When we returned home to our tiny apartment on Riverside Drive, which was not then the dangerous neighborhood that people tell me it has since become, the [black] doorman came up to us with a worried look and said, “What! You mean to say you went to Father Divine’s? That wasn’t very smart, he’s probably cast a spell over you.”35
The black doorkeepers at 448 Riverside Drive were indeed leery of “sorcerers” like Father Divine, but they loved gospel music and the blues. And they weren’t above breaking the rules to “covertly let street singers into the courtyard of the building.”36 As Marguerite would later write,
One of them, whose tenor voice could almost reach the highest notes of a soprano, had become friendly with Grace Frick. . . . We would invite him to have supper with us.

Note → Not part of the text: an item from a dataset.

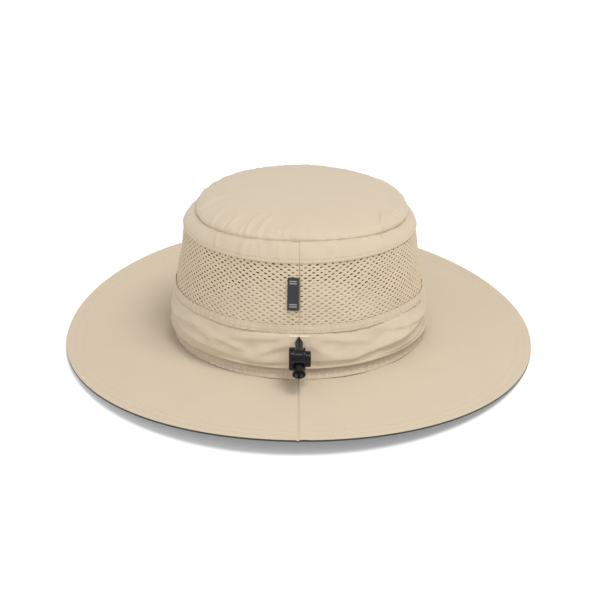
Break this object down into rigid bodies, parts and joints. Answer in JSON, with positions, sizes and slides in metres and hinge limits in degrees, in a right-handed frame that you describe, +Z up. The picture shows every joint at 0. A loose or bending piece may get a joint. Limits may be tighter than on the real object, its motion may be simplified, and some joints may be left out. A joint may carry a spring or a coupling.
{
  "type": "boonie hat",
  "caption": "Wide-brim sun hat with an oval crown, mesh vents, a lined stiffened brim, and a drawcord with a spring lock at the back.",
  "frame": {"origin": "on the surface that the brim stands on, under the middle of the hat", "axes": "+Z up, +Y towards the front of the hat, +X towards the wearer's right"},
  "size_m": [0.324, 0.364, 0.1149],
  "materials": {
    "shell_fabric": "plain woven nylon, matt",
    "vent_mesh": "open polyester mesh",
    "underbrim_fabric": "plain woven nylon, matt",
    "interlining": "stiff nonwoven",
    "sweatband_knit": "brushed wicking knit",
    "binding_tape": "twill tape",
    "label_weave": "satin woven label",
    "care_label_satin": "blank satin label",
    "cord_black": "braided round cord",
    "lock_plastic": "moulded acetal, low sheen",
    "spring_steel": "bright spring wire",
    "sewing_thread": "polyester thread"
  },
  "bodies": {
    "hat": {"crown_tip": "shell_fabric", "upper_band": "shell_fabric", "mesh_panel_left": "vent_mesh", "mesh_panel_right": "vent_mesh", "front_panel": "shell_fabric", "mesh_tape": "shell_fabric", "lower_band": "shell_fabric", "base_band": "shell_fabric", "sweatband": "sweatband_knit", "tip_seam_binding": "binding_tape", "back_seam_binding": "binding_tape", "care_label": "care_label_satin", "brim_underside": "underbrim_fabric", "brim_core": "interlining", "brim_top": "shell_fabric", "drawcord": "cord_black", "exit_bartack": "sewing_thread"},
    "cord_tail": {"strand_left": "cord_black", "strand_right": "cord_black", "cord_end": "lock_plastic", "cord_knots": "cord_black"},
    "lock": {"lock_body": "lock_plastic", "lock_spring": "spring_steel"},
    "button": {"lock_plunger": "lock_plastic"},
    "flag_label": {"woven_label": "label_weave"}
  },
  "joints": [
    {"name": "tail_swing", "type": "hinge", "parent": "hat", "child": "cord_tail", "pos_m": [0.0003, -0.1023, 0.041], "axis": [-1, 0, 0], "range_deg": [0, 85]},
    {"name": "lock_slide", "type": "slide", "parent": "cord_tail", "child": "lock", "axis": [0, 0.9121, 0.4099], "range_m": [0, 0.0024]},
    {"name": "button_press", "type": "slide", "parent": "lock", "child": "button", "axis": [-1, 0, 0], "range_m": [0, 0.0016], "stiffness_N_per_m": 600, "springref_m": -0.001, "deforming": ["lock_spring"]},
    {"name": "label_flip", "type": "hinge", "parent": "hat", "child": "flag_label", "pos_m": [-0.0001, -0.0972, 0.0614], "axis": [0, 0.226, 0.9741], "range_deg": [0, 160], "stiffness_Nm_per_rad": 0.0002}
  ]
}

One evening she said, “Jim, the range of your voice goes up very high.”
“High?” he exclaimed. “I’ll say. All the way up to the third floor!”37
As soon as they were able, Frick and Yourcenar were traveling south again. Barnard’s winter vacation in December 1939–January 1940 found them back in Charlottesville, Virginia. Over spring break they returned to South Carolina.38 A postcard from the latter trip, preserved in one of Yourcenar’s personal photograph albums, suggests the kind of pleasure the two of them took in their visits to the South. It is an artistic image from Charleston’s Cypress Gardens in which lush subtropical foliage fills the scene.

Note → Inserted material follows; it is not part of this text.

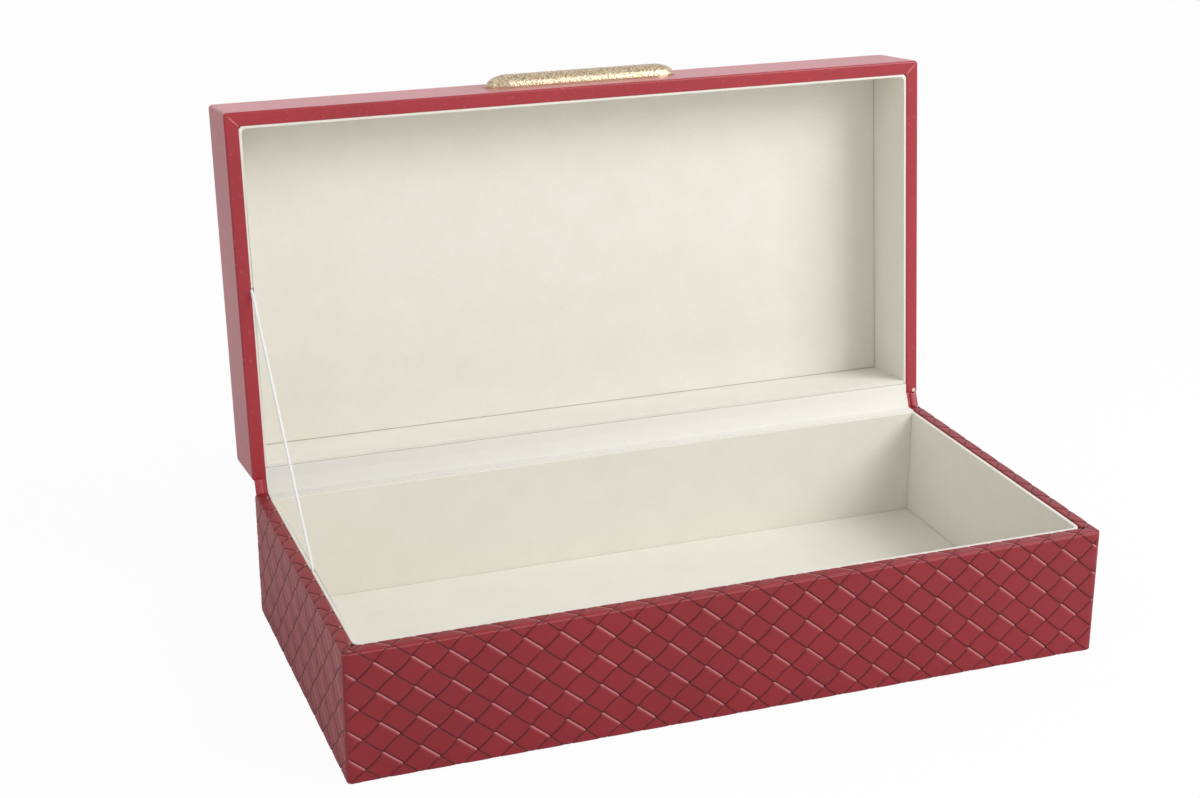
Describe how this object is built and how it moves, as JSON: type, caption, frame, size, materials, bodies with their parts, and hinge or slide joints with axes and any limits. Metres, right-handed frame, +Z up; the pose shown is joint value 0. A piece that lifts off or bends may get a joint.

Prominent in the foreground is a weathered wooden bench overlooking still water beside a walking path. On the back of the card, Yourcenar transcribed in French two verses from the seventeenth-century poem “The Two Lovers’ Promenade”:
These waves, tired of moving
Across this gravel,
Are reposing in this pond
Where long ago Narcissus died.
The shadows of this crimson flower
And of those bending reeds
Seem in the depths to be
The dreams of the sleeping water.39
On Easter Day 1940 Yourcenar wrote another postcard—in English—to Lucy Kyriakos. It bore Elizabeth O’Neill Verner’s well-known drawing of Charleston’s Marshall Gate. The spelling, punctuation, and other style elements are all her own:
Dearest Lucy — Do you remember St. Georges? (my greetings to all) Only a year ago — I am for a few days in this lovely little town, in the middle of magnolias gardens. I had your letter and will answer — but I worked hard and had no time yet. When will we see each other again? Times are bad — But life all the same has pretty moments.
Love from Marguerite40
In one of those temporal disjunctions so typical of Yourcenar, the postcard bears a notation appended to it by the author stating, almost as if this were a reason for not mailing it: “Never sent. She died during the bombardment of Ioannina during Easter week in 1941.”
The only mention of Lucy—or rather of “L.K.”—in the Pléiade chronology appears in a description of two poems that Yourcenar wrote during the first six months of 1942.41 “Greek Flag” recounts in seven quatrains the true story of a Greek evzone who, charged with removing the national flag flying over the Acropolis when enemy troops entered Athens, wrapped himself in the banner and leapt to his death. The poem about Lucy, “Epitaph, Wartime,” is a short but loving rhyme that eerily echoes Constantine Dimaras’s 1937 comment about her disappearing beneath a sky too fair for her:
The iron sky crashed down onto
That tender statue.42
When speaking of Lucy in the 1980s, Marguerite Yourcenar said that at the end of her life, the Greek woman plunged deeper and deeper into alcoholism, drifting from bar to bar.43 Our only hope of learning more about what really happened between the two of them may reside in the sealed file at Houghton Library—but it’s a long way to 2037. What Grace thought of all of this we may never know.
It is hard to imagine that the Fricks and LaRues of Kansas City ever got wind of Yourcenar’s European affairs. They did not think much of Grace taking up with an exiled Frenchwoman about whom they knew almost nothing, however. Yourcenar told one friend, Deirdre “Dee Dee” Wilson, that she had never been welcome to visit Kansas City with Grace.44 To another she stated that the family had tried to separate the two of them—and almost succeeded—by hiring a lawyer to deprive Grace of her inheritance.45 Yet another friend once wrote that Grace’s “Kansas City family did not approve of her teaming up with MY, feeling that she was only wanting to be financially supported while she pursued her career.”46
Much has been made of Yourcenar’s poverty upon arriving in the United States, but she was not penniless. Grace in fact asked her brother Gage if he would be willing to oversee Marguerite’s investments. He declined. The Fricks and the LaRues, conservative Midwesterners, simply did not want Grace to partner up with a woman. Nor, in their eyes, was there any good reason for her to hitch her wagon to a dim French star.